In other end-of-the-year highlights, the Laptop Sessions will be featuring some great lists, including the Weekend Review’s take on the following:
“The Top Thirty Rock Albums of the Decade”
“The Top Ten Rock Albums of 2009”
“Yes, No, or Maybe So: One Sentence Reviews of 2009 Albums”
“The Top Ten Rock Songs of 2009”
“The Best Packaging of the Year”
“The Best Deluxe Edition Features of the Year”
As a final note, I would like to call on Jim and Jeff to share their thoughts for the best music of the decade. We all have our overlapping areas of mutual appreciation, but we certainly have room for debate.
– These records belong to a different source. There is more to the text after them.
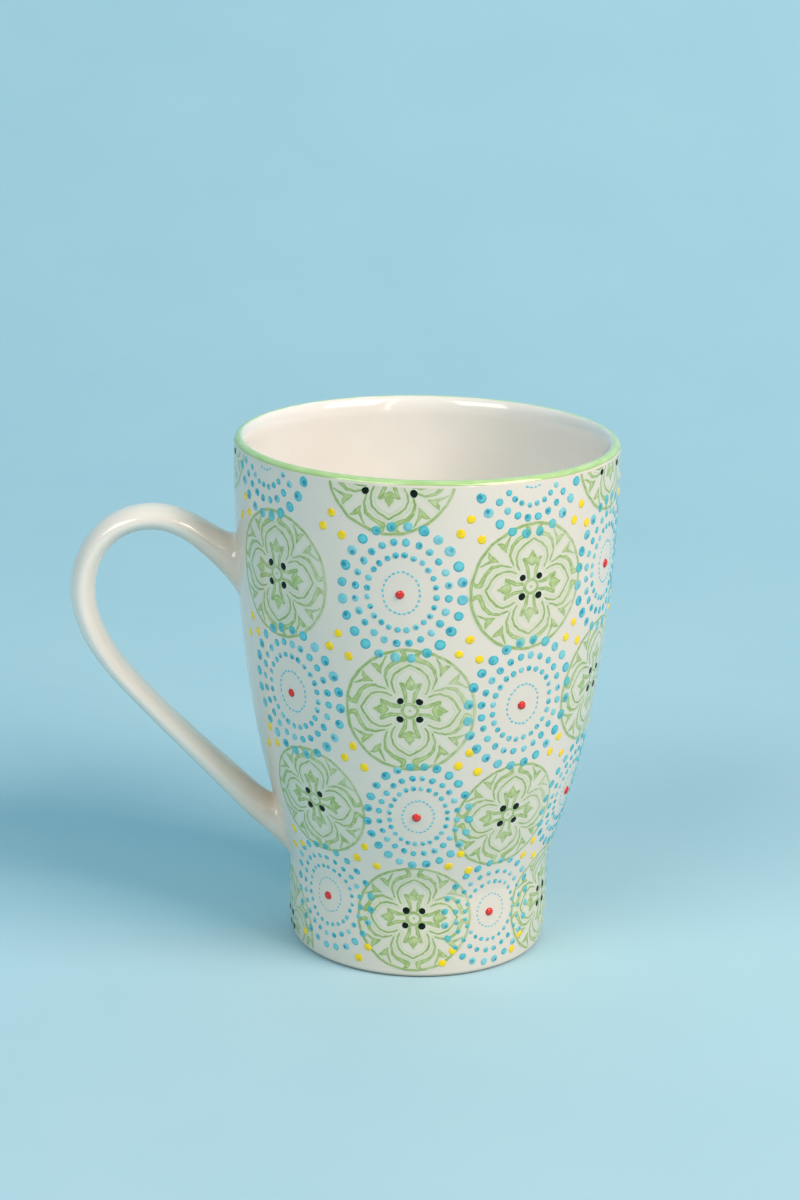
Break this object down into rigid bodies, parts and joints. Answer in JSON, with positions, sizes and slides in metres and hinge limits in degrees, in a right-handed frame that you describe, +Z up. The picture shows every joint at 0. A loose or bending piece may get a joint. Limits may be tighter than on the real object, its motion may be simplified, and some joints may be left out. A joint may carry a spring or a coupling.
{
  "type": "stoneware mug",
  "caption": "Tall tulip-shaped stoneware mug with a waisted foot, an ear handle, a green glazed lip and raised dots in rosettes and medallions.",
  "frame": {"origin": "on the cup's axis, in the plane that the foot ring stands on", "axes": "+Z up along the cup's axis, handle towards -X in the XZ plane"},
  "size_m": [0.1257, 0.0883, 0.121],
  "materials": {
    "stoneware_glaze": "clear glossy glaze over off-white stoneware",
    "liner_glaze": "glossy warm cream glaze",
    "green_glaze": "glossy pale green glaze, brushed on",
    "blue_enamel": "glossy translucent turquoise enamel, raised",
    "red_enamel": "glossy red enamel, raised",
    "black_enamel": "glossy black enamel, raised",
    "yellow_enamel": "glossy yellow enamel, raised"
  },
  "bodies": {
    "root": {"cup_body": "stoneware_glaze", "handle": "stoneware_glaze", "upper_joint_slip": "stoneware_glaze", "lower_joint_slip": "stoneware_glaze", "liner_glaze": "liner_glaze", "rim_glaze_band": "green_glaze", "blue_enamel_large": "blue_enamel", "blue_enamel_medium": "blue_enamel", "blue_enamel_small": "blue_enamel", "red_enamel_dots": "red_enamel", "black_enamel_dots": "black_enamel", "yellow_enamel_dots": "yellow_enamel"}
  },
  "joints": []
}
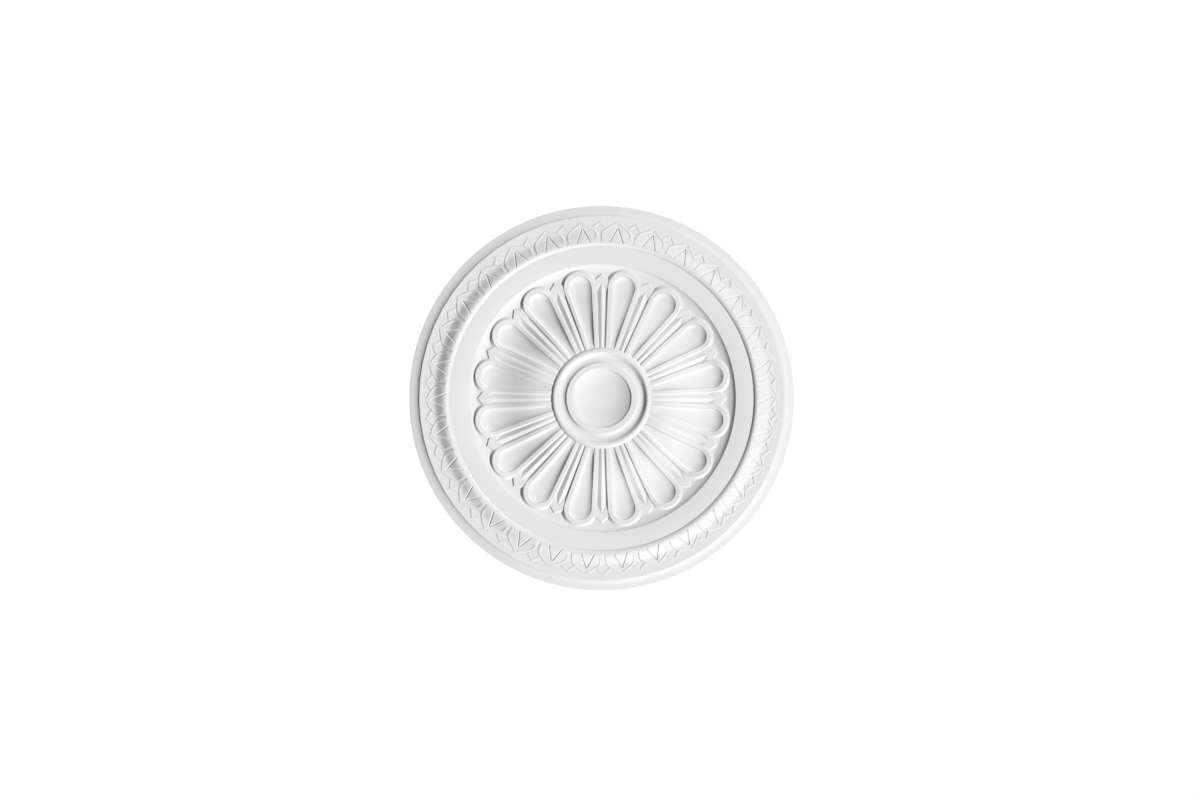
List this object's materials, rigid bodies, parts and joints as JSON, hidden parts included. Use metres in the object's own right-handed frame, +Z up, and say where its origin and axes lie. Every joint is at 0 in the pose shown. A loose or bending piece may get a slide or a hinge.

Considerable room, at times.
I know what my picks are for the best albums and songs of the decade, but I would love to be reminded or learn of Jim and Jeff’s picks.
With that, I’m done for tonight. As I sign off, I wish a merry Christmas to all those out there eagerly awaiting a Christmas Eve service or the pitter-patter of eight tiny reindeer overhead. As for me, I’m going back to the MoU 2006 Christmas Concert CD for a stroll down memory — and also Santa Claus — lane.